During our trip to Santa Cruz, I had a huge parenting turning moment, too large for this single post – I will share that a determination was set in my mind for my youngest, to lift the boundary gates with him more. To allow him to be really utterly crazy. Go his own way – and see what he does with it.
And here I where we come to my time this morning, that I wanted to share with you. I was praying about our day, and feeling this weight of my responsibility to DO so that they will someday BE – and a friend sent me a TED video to watch. It is a of a homeschool ballerina who is also a neuroscientist. She talks of her path and it is pretty powerful. The link is :
The Myth of the Scientist: Crystal Dilworth at TEDxYouth@Caltech .

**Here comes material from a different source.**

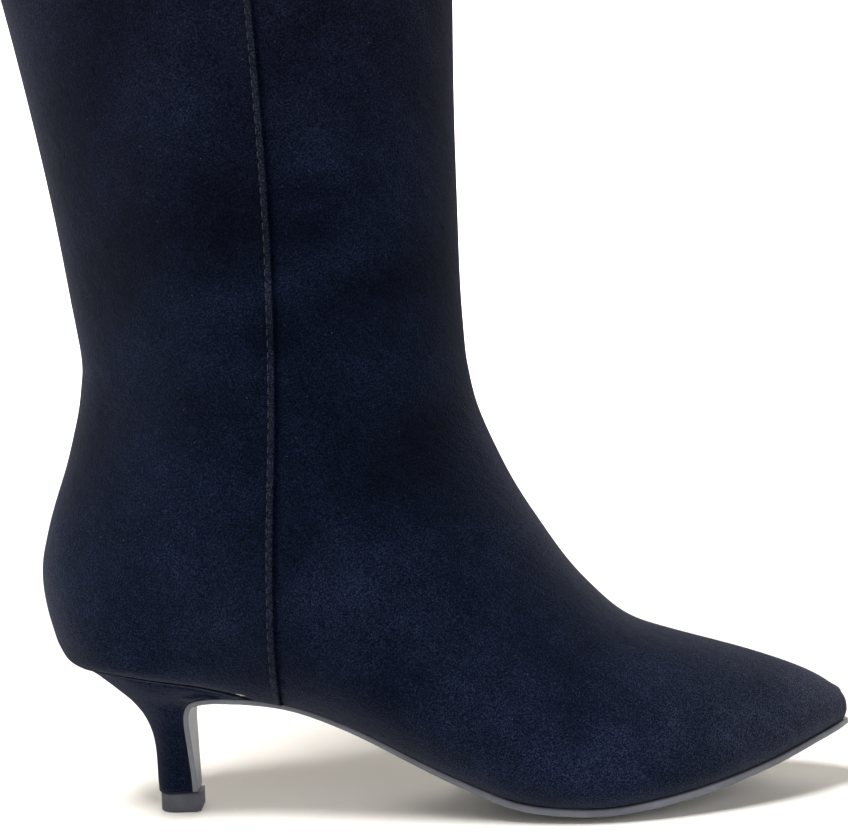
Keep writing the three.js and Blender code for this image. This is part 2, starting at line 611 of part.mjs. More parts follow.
// A solid from closed rings with its two ends closed straight across from side to side.
function loft(ringsOfPoints) {
  const vertices = [];
  const rows = ringsOfPoints.map((ring) => ring.map((p) => vertices.push(p) - 1));
  const count = rows[0].length;
  const cap = (row) => {
    const faces = [];
    for (let c = 0; c < count / 2; c += 1) {
      const there = [row[c], row[c + 1]];
      const back = [row[(count - c - 1) % count], row[(count - c) % count]];
      const corners = [...new Set([...there, ...back])];
      if (corners.length === 4) faces.push(...quad(...corners));
      if (corners.length === 3) faces.push(corners);
    }
    return faces;
  };
  const first = cap(rows[0]).map(([a, b, c]) => [a, c, b]);
  const last = cap(rows[rows.length - 1]);
  return solid(vertices, [...first, ...skin(rows), ...last]);
}

function heelGeometry() {
  const steps = 2 * (heelRows.length - 1);
  return loft(Array.from({ length: steps + 1 }, (_, i) => heelRing((heelRows.length - 1) * i / steps)));
}

// The top piece: flat in front, round behind, under the heel and under the end of the sole's flap.
function topPieceGeometry() {
  const front = breastCurves.x(0) * footLength + waistThickness;
  const back = heelRows[0].back * footLength + tipSetIn;
  const side = heelRows[0].wide * heelWidth / 2 - tipSetIn;
  const frontSide = breastRows[0].half * heelWidth / 2 + gap;
  const shape = new THREE.Shape();
  shape.moveTo(front, -frontSide);
  shape.lineTo(front, frontSide);
  shape.lineTo(back + side, side);
  shape.absarc(back + side, 0, side, Math.PI / 2, 3 * Math.PI / 2, false);
  shape.closePath();
  const geometry = new THREE.ExtrudeGeometry(shape, {
    depth: tipHeight - 2 * tipBevel,
    bevelThickness: tipBevel,
    bevelSize: tipBevel,
    bevelOffset: -tipBevel,
    bevelSegments: 1,
    curveSegments: tipSegments,
  });
  geometry.translate(0, 0, tipBevel);
  return geometry;
}

// Finishes
const suede = new THREE.MeshStandardMaterial({ color: 0x171a26, roughness: 0.95, metalness: 0 });
const heelSuede = suede.clone();
const resinRubber = new THREE.MeshStandardMaterial({ color: 0x33353c, roughness: 0.35, metalness: 0 });
const hardRubber = new THREE.MeshStandardMaterial({ color: 0x4a4c54, roughness: 0.6, metalness: 0 });
const board = new THREE.MeshStandardMaterial({ color: 0x2a2624, roughness: 0.8, metalness: 0 });

const boot = new THREE.Group();
const pieces = [
  ['upper', upperGeometry(), suede],
  ['outsole', outsoleGeometry(), resinRubber],
  ['heel', heelGeometry(), heelSuede],
  ['top_piece', topPieceGeometry(), hardRubber],
  ['insole', insoleGeometry(), board],
];
for (const [name, geometry, material] of pieces) {
  const mesh = new THREE.Mesh(geometry, material);
  mesh.name = name;
  boot.add(mesh);
}

// The origin is under the middle of the whole boot, on the floor.
const box = new THREE.Box3().setFromObject(boot);
const middle = box.getCenter(new THREE.Vector3());
boot.position.set(-middle.x, -middle.y, 0);

export default boot;
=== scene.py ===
# %% [markdown]
# # A suede boot, dressed around its solids
# The boot is a right one: pointed toe, low curved heel, plain pull-on shaft. Five solids hold its real
# shape: upper, outsole, heel, top piece and insole. This script gives each its surface, piece by piece. We
# could only paint the solids, but their flat facets would show in every highlight. So each one is copied
# and smoothed, the flat top piece by a bevel and the others with a subdivision surface, and finished with
# folds, stitches and nap.

# %% Load the frame
import math
import random

import bmesh
import bpy
from mathutils import Matrix, Vector
from mathutils.bvhtree import BVHTree


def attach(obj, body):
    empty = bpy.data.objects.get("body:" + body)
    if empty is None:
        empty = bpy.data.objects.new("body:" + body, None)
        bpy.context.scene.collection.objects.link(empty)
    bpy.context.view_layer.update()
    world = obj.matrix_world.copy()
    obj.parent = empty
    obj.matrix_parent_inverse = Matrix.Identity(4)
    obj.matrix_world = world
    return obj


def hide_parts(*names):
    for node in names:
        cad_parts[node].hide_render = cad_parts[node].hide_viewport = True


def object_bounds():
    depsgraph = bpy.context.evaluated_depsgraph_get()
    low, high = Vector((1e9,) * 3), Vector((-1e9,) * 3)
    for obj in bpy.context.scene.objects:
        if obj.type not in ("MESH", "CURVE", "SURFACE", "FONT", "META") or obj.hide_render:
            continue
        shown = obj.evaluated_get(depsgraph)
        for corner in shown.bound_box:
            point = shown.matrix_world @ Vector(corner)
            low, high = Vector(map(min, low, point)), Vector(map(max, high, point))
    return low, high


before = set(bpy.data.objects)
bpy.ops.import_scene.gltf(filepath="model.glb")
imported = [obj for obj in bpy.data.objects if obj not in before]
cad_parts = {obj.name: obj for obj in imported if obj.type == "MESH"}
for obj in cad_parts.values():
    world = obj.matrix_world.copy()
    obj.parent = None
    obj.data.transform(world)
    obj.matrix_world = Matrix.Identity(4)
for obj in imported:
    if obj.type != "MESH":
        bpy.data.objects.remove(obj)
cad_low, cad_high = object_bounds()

MM = 0.001
boot_length = cad_high.x - cad_low.x
boot_height = cad_high.z - cad_low.z
print(f"boot: {boot_length / MM:.0f} mm long, {boot_height / MM:.0f} mm high")

# %% [markdown]
# ## Camera
# The picture was taken from the outer side, a little above the ankle and about 60 cm away, with the camera
# rolled by two degrees. The roll could be made by tilting the boot, but a boot stands level, so it is the
# camera that turns. The focal length is given in pixels of the picture.

# %% Camera
picture_width = 848
picture_height = 832
focal_pixels = 1780
camera_place = Vector((2.3, -599.7, 155.0)) * MM
camera_pitch = math.radians(2.354)
camera_roll = math.radians(2.2)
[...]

I was feeling fresh again, renewed in my heart that I need to just keep letting the boys engage in their passions, and not ‘direct them to BE’ when I took a moment to visit a group on Facebook that I have not looked at in a couple of months and saw another video.
Hackschooling Makes Me Happy: Logan LaPlante at TEDx University of Nevada Logan is a homeschooler, an avid Skier, and a 13ish year old kid talking at TEDx. His description of Hackschooling speaks very descriptively of my aha moment in Santa Cruz of Jon’s Surfing. When Jon wakes up this morning – I am going to have him watch this video. I hope you take a moment to watch it too.

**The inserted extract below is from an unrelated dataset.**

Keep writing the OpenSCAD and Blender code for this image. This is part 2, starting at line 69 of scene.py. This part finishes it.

The other part of this morning – is a conversation going on in FB Land of moms trying to figure out how to get in their 180 days of lessons from their packaged curriculum, when they want to spend time in their living books, field trips and adventures. And it turns back around to our Charlotte Mason, Ecclectic, intentional learning lifestyle. Hard to explain in a single respond comment. But I know. I know that there are so many moms, with a heavy burden, of making sure their child will BE someone in the future, and they are not seeing that their child IS something right now. AAAHHHH. Hard to put it into words. Just watch the two videos above. I hope they encourage you today.